A week later, on the morning before he entered the Chick-fil-A, Cimino appears to have created a Twitter account and had a flurry of 401 posts — many seemingly nonsensical, with random, pithy, unrelated comments, including song titles and the names of video games — from shortly after midnight to about 5:30 a.m.
One tweet directed to a Japanese user at 5:21 a.m., seven hours before Cimino walked into the restaurant, reads: “You can’t win. I regret nothing. It’s just a f---ing chicken sandwich.”
Asked if police investigators had seen the videos and posts on Twitter and could confirm it was Cimino, a police spokeswoman said they were analyzing all of the digital evidence, including his social media.

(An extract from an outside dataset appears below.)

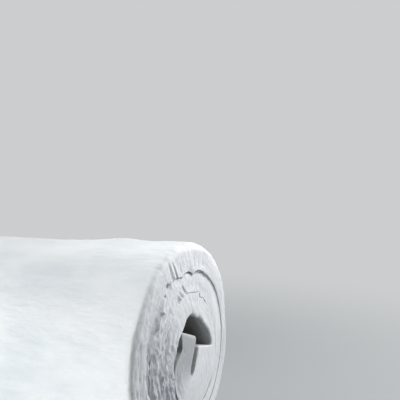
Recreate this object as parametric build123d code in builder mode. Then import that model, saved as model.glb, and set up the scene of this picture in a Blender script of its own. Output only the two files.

In court records, Agnew described another officer's contact with Cimino on Monday. He said Cimino had been throwing rocks at a retaining wall, saying that he owned the apartments and that nothing matters.
Police determined he wasn't an immediate threat to himself or others.
After the officer-involved shooting, the apartment complex property manager told police Cimino had told her he was waiting to be picked up for his "final mission" but hadn't gotten his orders yet and claimed to be the president.
Agnew said the property manager told investigators she had seen him at about noon Tuesday, about an hour before he crashed into the Chick-fil-A, standing by the lanes of traffic on Yankee Hill Road near the apartment complex. She thought it looked as if he might jump in front of a car.